For Roth IRAs and Roth 401Ks, there is a possibility you can withdraw from your account early without having to pay penalties. If you are under the age of 59.5 and have had your account open for at least 5 years, you can withdraw from your Roth IRA or Roth 401K if you have a permanent disability, a beneficiary withdraws from your account after your death. The two additional benefits of Roth IRAs are that you can withdraw money to use towards a down payment of a house and you can withdraw up to your contribution amount at any point without a penalty. Roth IRAs provide a lot more flexibility and allow you to access the money you need earlier than other retirement accounts do.

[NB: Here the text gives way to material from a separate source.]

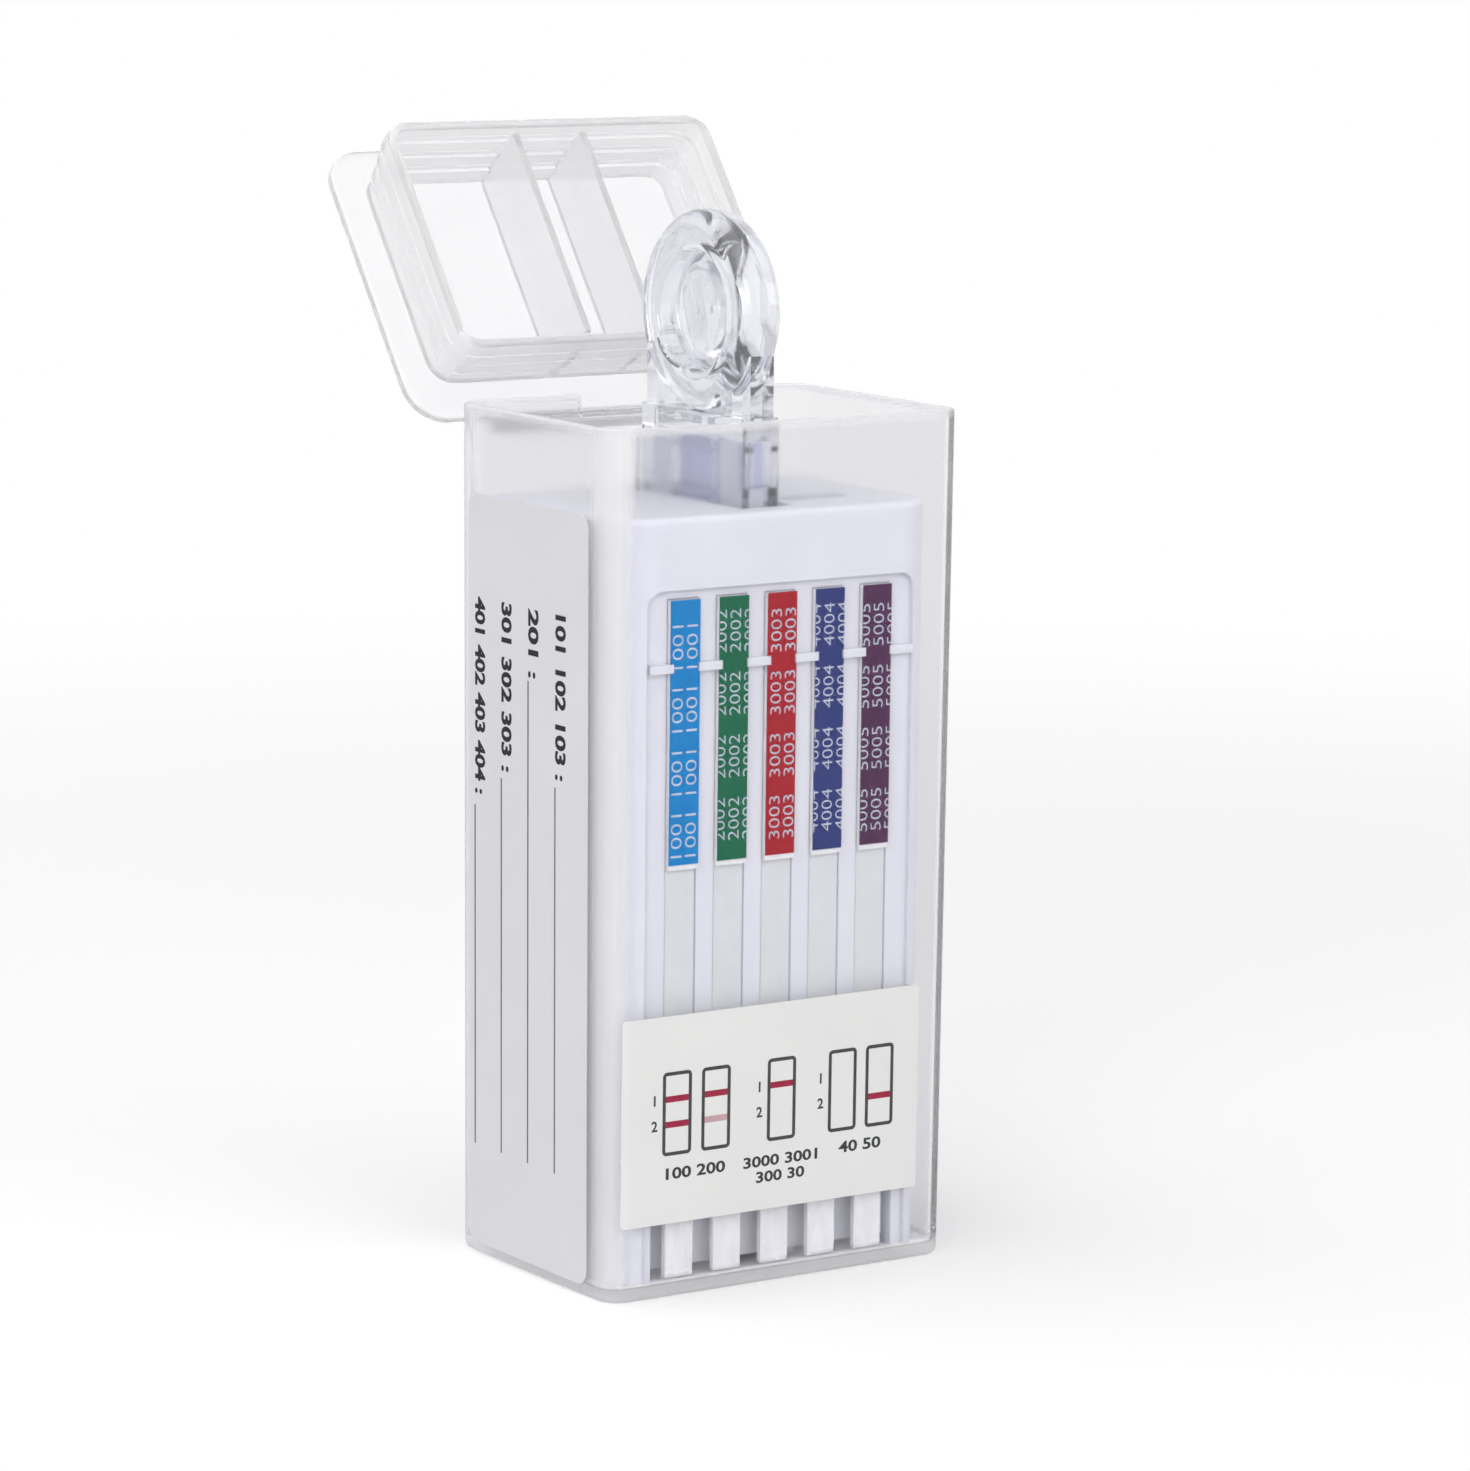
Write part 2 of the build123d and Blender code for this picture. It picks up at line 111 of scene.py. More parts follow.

The other call out is that Roth 401Ks and Traditional 401Ks require anyone 72 and over to take required minimum distributions (RMDs). If you do not take withdrawals, you will receive a penalty.
This one is fairly simple. Because Roth 401Ks and Traditional 401Ks are employer sponsored plans, there are not many investment options to choose from. It's whatever mutual funds are offered by your employer. I typically see a lot of target funds and a few options for small-cap, mid-cap and large-cap mutual funds. The downside of mutual funds are that they have fees - make sure you review the fees before investing in them to understand how much it might be costing you.
Roth IRAs are superior in that you can invest in almost anything - bonds, stocks, options, mutual funds, exchange-traded funds and even real estate. If you're familiar with covered calls, you can also sell calls in your Roth IRA as well. There are many options available!
Which one is right for me?
At this point, your head is probably spinning. Which is better for you? Both. If you can contribute to both, it's actually best to have a Traditional 401K or Roth 401K and a Roth IRA. Having both will allow you to keep your safer investments in your 401K, while making bigger investments in your Roth IRA (ETFs, stocks, etc) that might generate a better return.